Last week, I went in to talk How Change Happens with a bunch of CEOs and other senior staff from major Catholic aid agencies,
including CAFOD, the first development outfit foolish enough to give me a job back in the 90s.
We covered a lot of the standard ground – the results agenda, private sector approaches to innovation, the future (if any) of traditional northern/international NGOs, what Brexit and the US election mean for our future work. But what most struck me was the realization that faith-based aid organizations are in some ways ideally placed to take advantage of some of the new thinking in aid and development. For example:
Norms: If you buy the argument that activists in general (and development organizations in particular) need to pay more attention to how social norms are formed and shaped, it’s hard to think who is better placed than faith-based organizations. Through worship, education etc they already play a major role in shaping and reshaping norms, so it should be much easier for them than for more technocratic, secular aid agencies (like Oxfam), to move across from a focus on policies and behaviours to something deeper. I was also struck by the level of Catholic collaboration with Islamic agencies, such as Islamic Relief, which could provide an interesting option of working jointly on norms (eg attitudes towards refugees and migrants).
Fragile States: The future of aid may well lie in the fragile and conflict-affected states and sub-states that will increasingly be home to the world’s remaining very poor people. By definition, state mechanisms in those places are useless, absent or predatory. In such situations, the role of non-state actors such as faith organizations becomes relatively more important in running society, managing disputes etc. Plus faith organizations are more likely to be in the really remote bits of those places, where the state barely penetrates (I still remember coming across itinerant evangelical preachers miles from the nearest road while on patrol with the Sandinista army in Nicaragua during the middle of the 1980s civil war). If international faith-based organizations can hook up with those local faith networks then, like Heineken, they really can reach the parts other do gooders cannot reach.
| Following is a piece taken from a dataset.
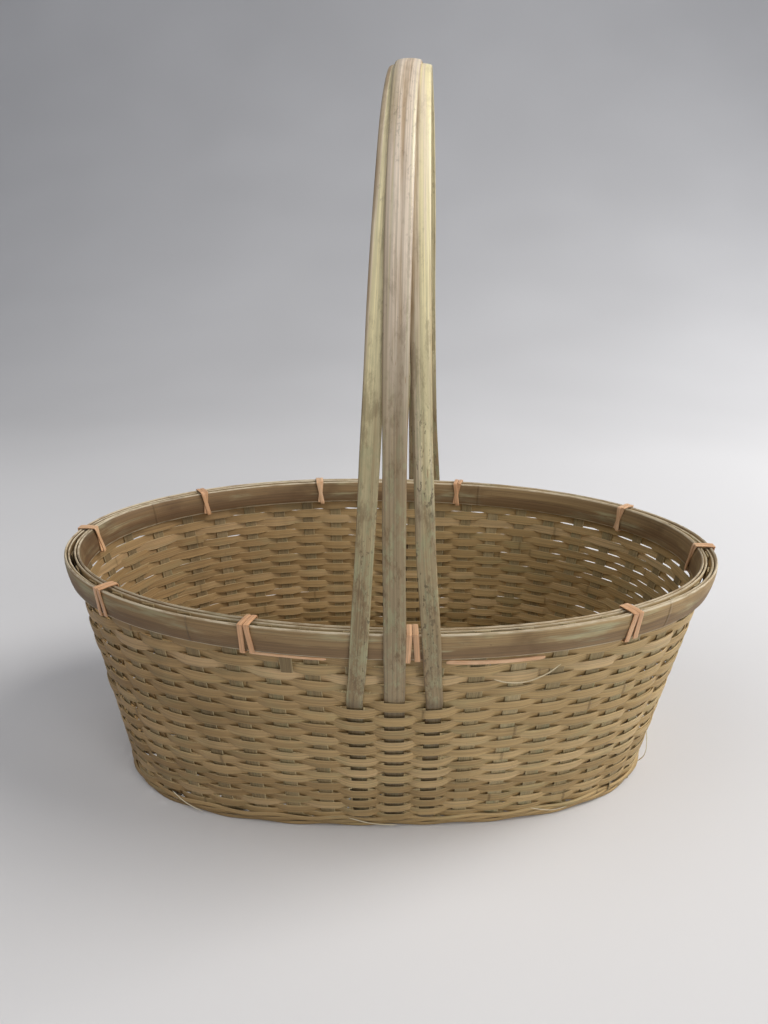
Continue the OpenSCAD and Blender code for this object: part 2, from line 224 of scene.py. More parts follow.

Transition out of aid: I have been banging on for a while now about how northern and international NGOs should invest more in helping southern organizations develop domestic sources of funding. That will reduce their vulnerability to the fashions of the aid business, and increase their local linkages and accountability. Turns out that the Catholics, at least, are already on it. When CAFOD agreed to help Caritas Nigeria start raising more money from Nigerians, they were so overwhelmed by the response they had to scramble more management support to help Caritas cope with the flood of donations. Caritas Peru has also become a highly effective local fund raiser with local affinity cards and all the rest.
Civil Society Space: I haven’t seen any research on it, but I’m pretty confident that secular CSOs are more vulnerable to closing civil society space than faith-based ones with large faith organizations behind them. Much harder to paint them as tools of foreign powers (except perhaps in countries with a Christian minority). So increasing support to faith organizations could be part of a response to the crackdown.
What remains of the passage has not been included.